In giving my SMB social media talks, the topic of deliberate bad behavior always comes up.

“What keeps me from going on Yelp and trashing my competitor down the street?” is a typical question. Or “What if my sister-in-law writes a really nice review for me?”

My response is that we’re kind of living in the wild, wild west and that until some social norms grow up and we get marshals to enforce them people need to be prepared.

I talk about Jeff Jarvis’ “Dell Hell” posts that triggered massive waves that hammered Dell…but I talk about Jeff as the pebble that unleashed the avalanche – not as a ‘community organizer’ mau-mauing the corporations.

I’ve talked with friends about “social DDoS” attacks, where a few thousand people could swarm a social site and in effect trash the community there – I imagined it as a tool Russian or Indian hackers would start using against corporations for money, political opponents would use against each others’ campaigns, or activists pushing business or government targets to change.

And now Greenpeace is using Nestle’s social media presence to attack Nestle for its consumption of plantation-grown palm oil.



Check out Nestle’s fan page on Facebook…

Regardless of the merits of the underlying case (I have no clue), Nestle is doing a – horrible – job managing the outbreak on Facebook, and in general seems to back on its corporate heels on this.

So what does this mean?

A few critical things for every business out there.

1. Be Prepared

First, just as you should be prepared for any other kind of disaster (supplier failure, selling damaged goods, embezzlement, fire, flood, or earthquake) you now need to be prepared for social disasters as well…

…these could be triggered by competitors, by personal enemies, by activist groups looking to make a point. They could be triggered by a misunderstanding that explodes in your face, or you could get caught in the backwash of an attack on your biggest vendor or customer.

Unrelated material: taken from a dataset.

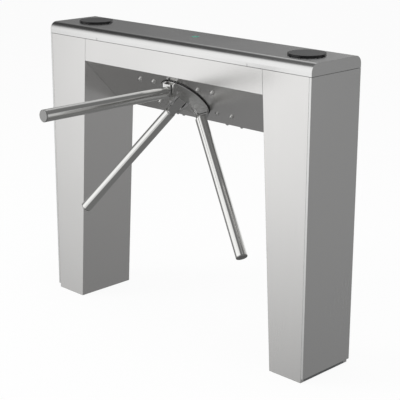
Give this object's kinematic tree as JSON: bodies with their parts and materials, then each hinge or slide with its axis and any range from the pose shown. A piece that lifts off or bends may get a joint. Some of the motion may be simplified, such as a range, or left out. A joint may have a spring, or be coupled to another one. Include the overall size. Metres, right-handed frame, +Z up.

What do you do about this?

Well, it happens that in my real life I study crises, from the intimate scale to the global. I’m a kind of preparedness fiend, and believe that it’s critical to be able to respond to what the world deals you.

And there are a lot of lessons to be learned here from real-world crises.

2. When it happens, you’ll get stupid.

The first is that most people’s thinking gets shut off when a crisis happens. The higher functions of judgment and perspective are the first to go. That’s why planning is so important.

Because you can think clearly about crises before you’re in them. Which is why you should do at least some thinking before the crisis happens.

3. Make a plan.

What should a plan be? That will vary widely by your scale, resources, and degree of desired control. It could be a set of three-ring binders that you rehearse once every six months. Or it could be a 3 x 5 card pushpinned to the wall next to your desk. Both extremes will have some common points:

For starters, know what you’ll do if you need help. Identify the appropriate responders – whether Facebook’s customer service group, a local social media expert who you trust, a global agency with social media capabilities – whoever is appropriate to the scale and domain of your business.

Next, define who will do what. Most companies I know delegate actual social media presence to the young…and unwise. That’s not great for a variety of reasons, but when you get in trouble – go read the Nestle Facebook threads – it can lead to disaster. Senior, authoritative voices need to step in.

How do you deal with an angry mob online? Much like you’d deal with an angry crowd in the real world. Engage, listen, defuse. Seek third parties to balance the discussion. set boundaries on behavior, not content – and aggressively police behavior while making it clear that you’re not policing content.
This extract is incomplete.